Taxes: The 2018 sales-tax compromise helped stabilize Louisiana’s budget and paved the way for only the second teacher pay raise in a decade. But Louisiana’s tax structure is the 14th most unfair in the country. Louisiana ranks 4th in the nation for income inequality, and incomes in Louisiana are more unequal after state and local taxes are collected than before. Louisiana’s income tax revenues also rise and fall when tax laws change in Washington, DC, due to our unorthodox federal income-tax deduction.
Wages: Louisiana is one of only five states without a state-level minimum wage, and workers here are paid some of the lowest wages in the nation. Louisiana also was the first state to pass a law that prohibits cities and parishes from deciding wage and benefits levels on their own. Because of this, many workers in Louisiana have not shared in the state’s economic recovery over the past few years and continue to struggle to afford basic necessities: Louisiana’s food insecurity rate is among the highest in the nation, with many of the state’s working families forced to choose between keeping food on the table and paying their rent or mortgage.
Health care: Louisiana’s uninsured rate has dropped to 8%, the lowest rate in state history and a rate below the national average. The state’s uninsured rate for children is even lower, at just 3%, a figure also below the 5% national average. And Louisiana’s uninsured rates are dropping at a time when the national uninsured rate is rising for children and adults.
K-12 Education: Much of the debate over public education in Louisiana has focused on the growth of charter schools, and the private-school voucher program. But the vast majority of public school children in Louisiana still attend traditional public schools. In those schools, teachers are paid below their Southern peers despite a pay raise this year.
Higher education: Tuition at Louisiana’s public colleges and universities has more than doubled since 2008, and Louisiana has cut more state support for higher education than all but one other state over that time. While students on TOPS are largely protected from these cuts, it’s a different story for nontraditional students, students from low-income families and those who are pursuing degrees on a part-time basis while working or raising families. While the budget for TOPS scholarships continues to rise with tuition, the funding for Go Grants has largely been stagnant.
Racial Equity: Everyone wants the opportunity to build a good life for themselves and their families, but people of color in Louisiana often face substantial barriers to opportunity.
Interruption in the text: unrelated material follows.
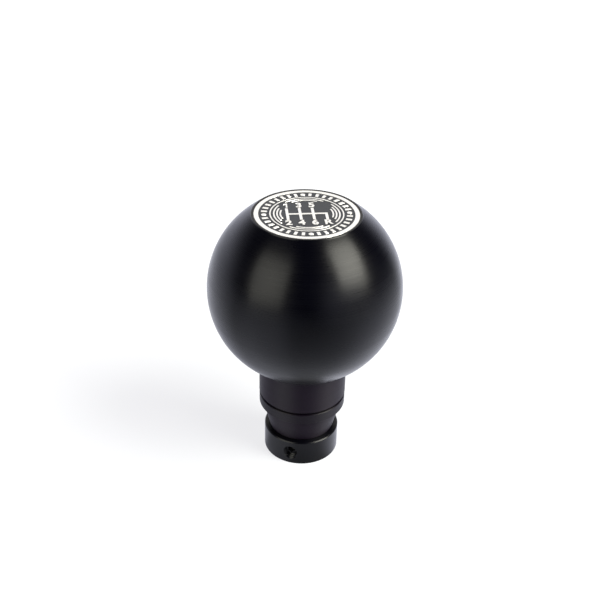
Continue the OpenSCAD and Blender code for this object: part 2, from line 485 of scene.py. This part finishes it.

The average black household in our state has less than one-fifth of the wealth owned by the average white household, and earns only 63% of the average white household’s income. Black families in Louisiana have fewer resources to pay for a college education, to weather a financial emergency or plan for the future. And 43% of the state’s black children and 30% of Latinx children grow up in families earning incomes below the federal poverty line.